Jim Morrison – oui, celui des Doors – attribuait à la peur la capacité de devenir un être libre : « Confrontez-vous à votre peur la plus profonde. Après cela, la peur n’aura plus de pouvoir. Et la peur de la liberté diminue et disparaît – vous êtes libre. »
Jim n’était pas le seul artiste obsédé par la peur : c’est un thème reconnaissant dans toute forme d’art. Les membres de Franz Ferdinand l’ont bien compris, et les attentes sont donc élevées avec l’annonce de “The Human Fear”, la suite très attendue de “Always Ascending” sorti en 2018. C’est le sixième album que le groupe écossais a sorti depuis sa formation en 2001. Une telle fréquence laisse supposer que chaque album a fait l’objet d’une réflexion approfondie, ce qui est une bonne chose. La qualité prend le temps qu’il faut.

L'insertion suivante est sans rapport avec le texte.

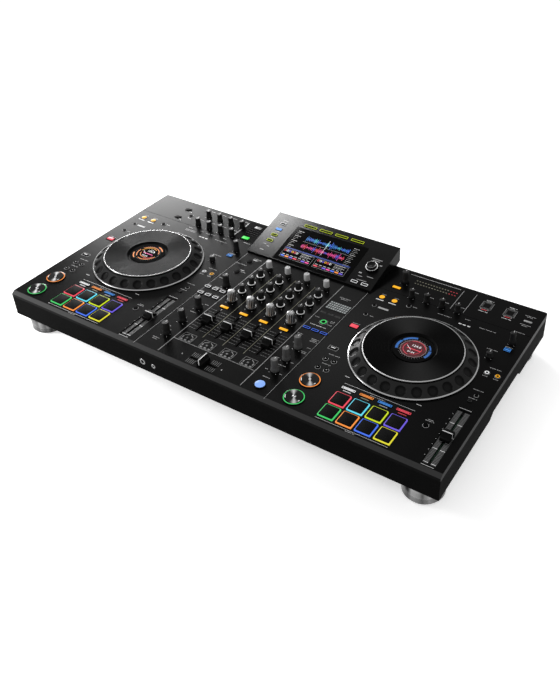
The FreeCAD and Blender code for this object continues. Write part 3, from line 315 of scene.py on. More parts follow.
SILVER = surface("silver_finish", grey(135), 0.28, metal=1.0, grain=900, depth=0.05)
FLUTED = surface("fluted_silver", grey(160), 0.3, level=0.5, metal=0.6, grain=900, depth=0.08)
CHROME = surface("bright_edge", grey(225), 0.16, metal=1.0, grain=600, depth=0.02)
GUNMETAL = surface("dark_metal", grey(44), 0.2, metal=1.0, grain=900, depth=0.05)
GOLD = surface("gold_contact", tone(212, 175, 95), 0.25, metal=1.0, grain=600, depth=0.03)
RING_WHITE = surface("knob_ring", grey(226), 0.4, level=0.3, mottle=0.02)
CAP_METAL = surface("cap_metal", grey(105), 0.35, metal=1.0, grain=900, depth=0.05)
# The dimpled side of a jog wheel in steps of painted shade, from the middle of a dimple out to the rim
# between two
JOG_SIDE_PAINTED_SHADES = [
    surface(f"jog_side_{step}", grey(shade), 0.32, level=0.02, grain=900, depth=0.01, mottle=0.003)
    for step, shade in enumerate((25, 20, 13, 11, 37))]
RING = surface("jog_ring", grey(150), 0.24, metal=1.0, grain=600, depth=0.002)
WELL = surface("dark_well", grey(6), 0.5, level=0.02, mottle=0.001)
SOLE = surface("foot_sole", grey(28), 0.7, level=0.2)
BOARD = surface("circuit_board", tone(22, 58, 38), 0.45, level=0.4)
INK_WHITE = surface("white_print", grey(205), 0.55, level=0.2, mottle=0.1)
INK_GREY = surface("grey_print", grey(140), 0.55, level=0.2, mottle=0.1)
INK_FAINT = surface("faint_print", grey(112), 0.5, level=0.1, mottle=0.02)
INK_DARK = surface("dark_print", grey(52), 0.5, level=0.05, mottle=0.02)
INK_SAND = surface("sand_print", tone(122, 120, 100), 0.55, level=0.2, mottle=0.05)
INK_RED = surface("red_print", tone(190, 44, 52), 0.5, level=0.2)
LINE_RED = surface("red_socket", tone(150, 24, 24), 0.4)
LINE_WHITE = surface("white_socket", grey(205), 0.4)
# Metal of the feet, with painted reflection streaks
PAINTED_STREAK_METAL = streaked("foot_metal", grey(30), grey(165), 0.26)

WHITE = lit("white_light", tone(236, 238, 240))
AMBER = lit("amber_light", tone(246, 170, 12))
ORANGE = lit("orange_light", tone(240, 140, 60))
YELLOW = lit("yellow_light", tone(212, 205, 48))
LIME = lit("lime_light", tone(190, 208, 30))
GREEN = lit("green_light", tone(60, 190, 96))
KEY_GREEN = lit("bright_green_light", tone(44, 225, 70))
CYAN = lit("cyan_light", tone(92, 208, 228))
BLUE = lit("blue_light", tone(66, 108, 226))
SKY = lit("sky_light", tone(58, 132, 214))
PALE_BLUE = lit("pale_blue_light", tone(126, 164, 232))
PURPLE = lit("purple_light", tone(104, 86, 208))
RED = lit("red_light", tone(226, 72, 88))
PINK = lit("pink_light", tone(232, 74, 150))
DEEP_RED = lit("deep_red_light", tone(70, 8, 18))
DEEP_BLUE = lit("deep_blue_light", tone(36, 84, 148))
NIGHT = lit("dark_blue_light", tone(24, 36, 84))
LCD = lit("lcd_light", tone(26, 28, 28))
LCD_TEXT = lit("lcd_text_light", tone(140, 145, 145))


# Parts in millimetres

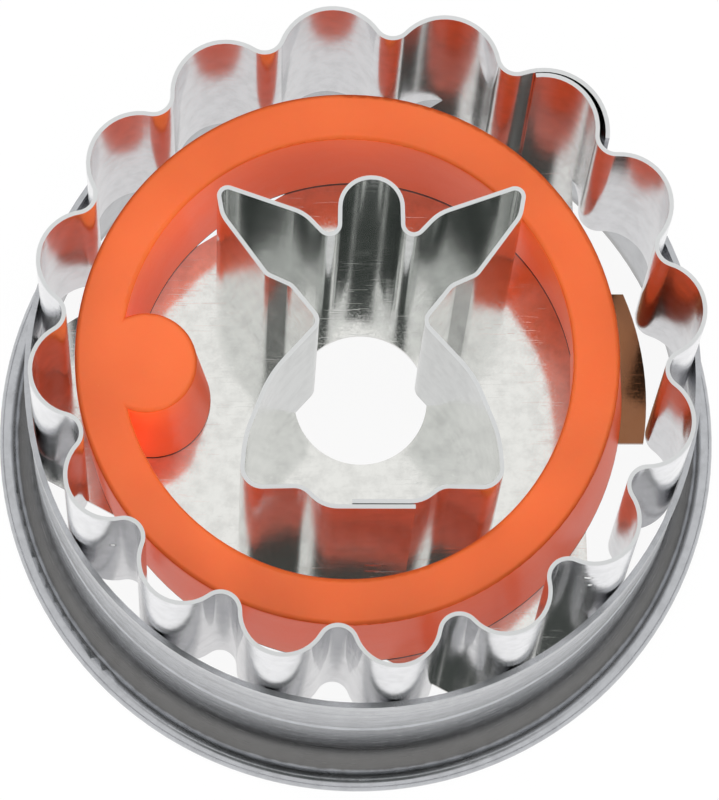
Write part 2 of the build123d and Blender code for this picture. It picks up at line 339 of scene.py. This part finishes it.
def floor_material(tone, glow, metal_glow):
    """Pale surface that the camera and the metal see as white, still taking a soft shadow."""
    g = Graph(bpy.data.materials.new("floor_white"))
    diffuse = g.add("ShaderNodeBsdfDiffuse")
    grain = g.noise((0.01, 0.01, 0.01), 2.0)
    g.link(g.stain((tone, tone, tone, 1), grain, 0.03, (0.8, 0.8, 0.8)), diffuse.inputs[0])
    bright = g.add("ShaderNodeEmission")
    bright.inputs["Strength"].default_value = 1.0
    ray = g.add("ShaderNodeLightPath").outputs
    direct = g.math("MAXIMUM", ray["Is Camera Ray"], ray["Is Transmission Ray"])
    seen = g.math("MAXIMUM", g.times(direct, glow), g.times(ray["Is Glossy Ray"], metal_glow))
    g.mix_shaders(seen, diffuse, bright)
    return g.owner


floor = stage_mesh("floor", round_face(FLOOR_RADIUS, 96), floor_material(0.8, 0.93, 0.75))
floor.location.z = FLOOR_Z


def dark_card(name, build, tone, fade=None):
    """Dark studio card that only the polished metal sees, so that it has something to reflect.

    fade is (inner, outer), in metres from the card's own centre, over which it turns clear.
    """
    g = Graph(bpy.data.materials.new(name))
    dark = g.add("ShaderNodeEmission")
    grain = g.noise((0.02, 0.02, 0.02), 2.0)
    g.link(g.mix(grain, (*tone, 1), (*[0.8 * c for c in tone], 1)), dark.inputs[0])
    # clear to light on its way to a dull surface
    away = g.math("GREATER_THAN", g.add("ShaderNodeLightPath").outputs["Diffuse Depth"], 0.5)
    if fade:
        away = g.math("MAXIMUM", away, g.ramp(g.vector("LENGTH", g.here()), *fade))
    g.mix_shaders(away, dark, g.add("ShaderNodeBsdfTransparent"))
    ob = stage_mesh(name, build, g.owner)
    ob.visible_camera = False
    ob.visible_diffuse = False
    ob.visible_shadow = False
    return ob


# the camera and its stand, as a dark round patch just below the lens
patch = dark_card("lens_patch", round_face(0.34, 64), (0.085, 0.095, 0.09), (0.17, 0.25))
patch_way = (LENS_BACK + Vector((0.03, -0.12, 0))).normalized()
patch.location = patch_way * 0.70
patch.rotation_euler = patch_way.to_track_quat("Z", "Y").to_euler()
# the dim room at table height
dark_card("room_band", upright_band(0.9, 0.02, 0.18), (0.36, 0.36, 0.38))


# lamps and world

LAMP_AIM = Vector((0, 0, 0.02))
LOW_LAMPS = 6


def lamp(name, where, size, power):
    """Soft round lamp, aimed at the object, that its reflections don't show."""
    light = bpy.data.lights.new(name, "AREA")
    light.shape = "DISK"
    light.size = size
    light.energy = power
    ob = bpy.data.objects.new(name, light)
    ob.location = where
    ob.rotation_euler = (Vector(where) - LAMP_AIM).to_track_quat("Z", "Y").to_euler()
    ob.visible_glossy = False
    bpy.context.scene.collection.objects.link(ob)


# low lamps all round reach the upright walls between the strips
for i in range(LOW_LAMPS):
    around = 2 * pi * (i + 0.5) / LOW_LAMPS
    lamp("soft_%d" % i, (0.42 * cos(around), 0.42 * sin(around), 0.30), 0.16, 0.45)
lamp("soft_top", (-0.03, 0.10, 0.60), 0.12, 0.25)
for side in (-1, 1):
    lamp("soft_front_%d" % side, (0.20 * side, -0.26, 0.45), 0.22, 0.5)


def white_world(lit, seen):
    """White all round, of strength lit as light and seen where it is looked at or mirrored."""
    g = Graph(bpy.data.worlds.new("world"), "ShaderNodeOutputWorld")
    sky = []
    for strength in (lit, seen):
        n = g.add("ShaderNodeBackground")
        n.inputs["Color"].default_value = (1, 1, 1, 1)
        n.inputs["Strength"].default_value = strength
        sky.append(n)
    ray = g.add("ShaderNodeLightPath").outputs
    direct = g.math("MAXIMUM", ray["Is Camera Ray"], ray["Is Glossy Ray"])
    g.mix_shaders(g.math("MAXIMUM", direct, ray["Is Transmission Ray"]), *sky)
    return g.owner


bpy.context.scene.world = white_world(0.75, 1.0)


# camera, solved from the photograph's circles and upright walls

PHOTO_HEIGHT_PX = 800
FOCAL_LENGTH_PX = 6250.18
SENSOR_HEIGHT = 24.0
LENS_RIGHT = Vector((0.9997, -0.0027, 0.0239))
CAMERA_PLACE = Vector((-10.98, -102.15, 458.9)) * MM

cam_data = bpy.data.cameras.new("camera")
cam_data.sensor_fit = "VERTICAL"
cam_data.sensor_height = SENSOR_HEIGHT
cam_data.lens = SENSOR_HEIGHT * FOCAL_LENGTH_PX / PHOTO_HEIGHT_PX
cam_data.clip_start = 0.01
cam = bpy.data.objects.new("camera", cam_data)
back = LENS_BACK.normalized()
up = back.cross(LENS_RIGHT).normalized()
right = up.cross(back)
cam.matrix_world = Matrix.Translation(CAMERA_PLACE) @ Matrix((right, up, back)).transposed().to_4x4()
bpy.context.scene.collection.objects.link(cam)
bpy.context.scene.camera = cam
bpy.context.scene.view_settings.view_transform = "Standard"
# the metal faces mirror each other many times over
bpy.context.scene.cycles.glossy_bounces = 8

Le premier extrait de cet album était le single “Night or Day”. Malgré les éloges de nombreux DJ radio (car c’est le nouveau Franz Ferdinand, ce qui suffit à la béatification), ce n’est décidément pas l’album que nous espérions. Nous espérions des paroles chantées plaintivement mais toujours avec ironie par Alex Kapranos. Nous espérions au moins un classique comme “Take Me Out” avec sa métaphore des deux tireurs d’élite qui, comme un couple amoureux, attendent le premier mouvement de l’autre. Des textes, en bref, avec un tournant, un rebondissement, le tout sur le rythme de riffs de guitare tranchants.
Nous espérions secrètement un album comme “You Could Have It So Much Better”. Nous aurions effectivement dû avoir quelque chose de meilleur. Car “The Human Fear” sonne comme un exercice routinier, comme une obligation ; onze morceaux sans aucune envie de faire entendre le Franz Ferdinand qui, il y a vingt ans, était encore considéré comme novateur. Franz Ferdinand comme l’incarnation du groupe indie ultime que l’on citait comme une déclaration, pour indiquer qu’on était bien au-delà de la britpop mainstream qui dominait le top 40.
Le Franz Ferdinand actuel sonne cependant comme un homme installé – établi, si vous voulez, à l’exception d’un seul écart (“The Birds”, également le morceau final). On remarque aussi immédiatement la lutte que cela implique : parfois ils veulent bien, mais cela finit inexorablement par s’éteindre.
C’est à juste titre que Franz consulte le médecin, pour nous laisser ensuite dans la confusion, car que devons-nous faire de cette donnée : le patient qui refuse de quitter son lit d’hôpital sous prétexte qu’il “a des infirmières à qui parler et des thermomètres à tenir”. Bien que cela soit toujours mieux que les paroles obligatoires que Kapranos chante dans “Audicious” comme un appel à rester courageux : “Alors n’arrête pas de te sentir audacieux, il n’y a personne pour nous sauver. Alors continue simplement”. Un texte presque fataliste, direct et emballé dans une chanson qui malheureusement s’effondre dans les refrains comme une mélodie à la douzaine.
Et cette peur ? Elle est abordée dans “Hooked”. “J’ai la peur humaine et c’est bien. Tout le monde a la peur humaine et ça me va.” Plus loin dans le texte, il devient clair qu’il s’agit de la peur de l’amour, alors qu’on est déjà “hooked” (accroché). C’est exemplaire du niveau.
C’est comme si le groupe faisait ses adieux à ses fans de la première heure. Les dames aux yeux cernés de noir par exemple, qui réclamaient les places devant les scènes des festivals et chantaient les paroles ligne par ligne comme preuve qu’elles avaient tout si bien compris. “Cils noirs, revenez”, chante Kapranos sur un air de danse aux accents grecs. Mais elles ne reviennent pas. Le public est maintenant censé être adulte. C’est un public qui ne s’inquiète plus autant, qui trouve que tout va bien.
Tout est un peu trop facile, surtout quand on pense qu’on a dû attendre six ans pour cet album. Nous attendrons volontiers encore six ans. Espérons qu’alors les hommes de Franz Ferdinand se sentiront assez libres pour vraiment surprendre à nouveau. Car cela peut vraiment être mieux. (6/10)(Domino).